The Sony is smaller, less weight, and most important: IQ is much better.


----------



## JPAZ (Jan 15, 2013)

Interestingly enough, we went through just this discussion in our family (and I used this thread for some of my input to it ;D ). My son and daughter-in-law were looking to upgrade from her very basic P&S. She is not very knowledgeable but wanted to have the ability to learn and do things manually and get reasonable IQ but wanted it to be a small camera that would go into her pocket or at least her purse. After discussions about all the options that have been mentioned here, they went to a "big box store" to look for themselves. 

They came home with a Sony NEX-F3! A little bigger than what they'd planned but it fit their needs! I know having used an NEX-7 that this mirrorless camera does produce some excellent IQ.


----------



## Shakarpix (Jan 15, 2013)

I bought a pocket camera based on the fact that I'm certified as an open water scuba diver. I wanted something I could take diving and snorkeling and not break the bank. At the time I was looking, I ended up buying a Nikon Coolpix AW100. It's been a great little camera so far. It's 16mp, shockproof, GPS logging and shoots HD video as well, even 10m underwater.


----------



## Quasimodo (Jan 15, 2013)

I am seriously considering the Fujifilm X100s.

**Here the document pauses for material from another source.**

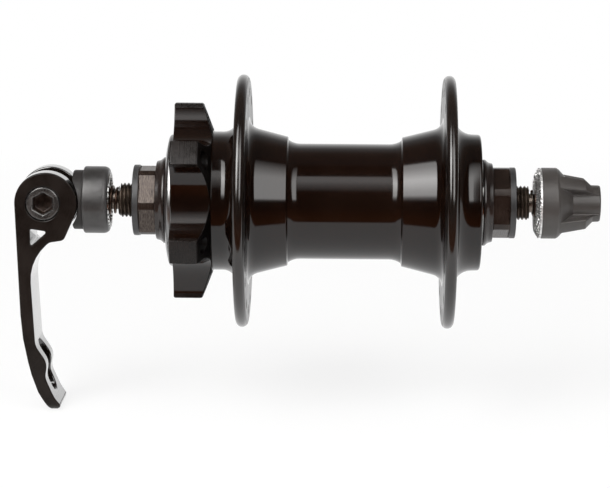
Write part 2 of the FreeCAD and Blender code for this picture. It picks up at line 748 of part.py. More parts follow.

To me thats the most promising camera of this type when Leica and Sony RX 100 is out of reach due to price. If Canon was to release a new M with FF and viewfinder, that would probably be the choice.


----------



## angox (Feb 16, 2013)

I have been using Fuji X100 for almost 2 years.. It's a great little camera.. I did a review on my site - maybe will help you..

http://www.occhio-photography.com/long-term-review-fuji-x100/


----------



## Quasimodo (Feb 16, 2013)

angox said:


> I have been using Fuji X100 for almost 2 years.. It's a great little camera.. I did a review on my site - maybe will help you..
> 
> http://www.occhio-photography.com/long-term-review-fuji-x100/



Nice review


----------



## angox (Feb 17, 2013)

Quasimodo said:


> angox said:
> 
> 
> > I have been using Fuji X100 for almost 2 years.. It's a great little camera.. I did a review on my site - maybe will help you..
> ...



Thanks!!


----------



## dickgrafixstop (Feb 17, 2013)

The camera in my iphone is as good or better than many of the ones mentioned here, and it's with me all the time. I still keep a Leica d-lux2 in the glove compartment of my car should I happen to stumble upon a worthy subject, but that's happening less and less often with the results I get from the
iphone.


----------



## EdB (Feb 18, 2013)

angox said:


> I have been using Fuji X100 for almost 2 years.. It's a great little camera.. I did a review on my site - maybe will help you..
> 
> http://www.occhio-photography.com/long-term-review-fuji-x100/



I went in another direction since I started this thread, spent the cash on an X-Pro 1. The 35mm 1.4 I got with it is a great piece of glass. I'll be sure to check out your review.


----------



## Hobby Shooter (Feb 18, 2013)

S100, I have a G11 also but it feels big and old compared to my S100 nowadays.


----------



## angox (Feb 18, 2013)

EdB said:


> angox said:
> 
> 
> > I have been using Fuji X100 for almost 2 years.. It's a great little camera.. I did a review on my site - maybe will help you..
> ...




i see. i heard a lot of good things about xpro1 too! let me know if you made a review of it too.


----------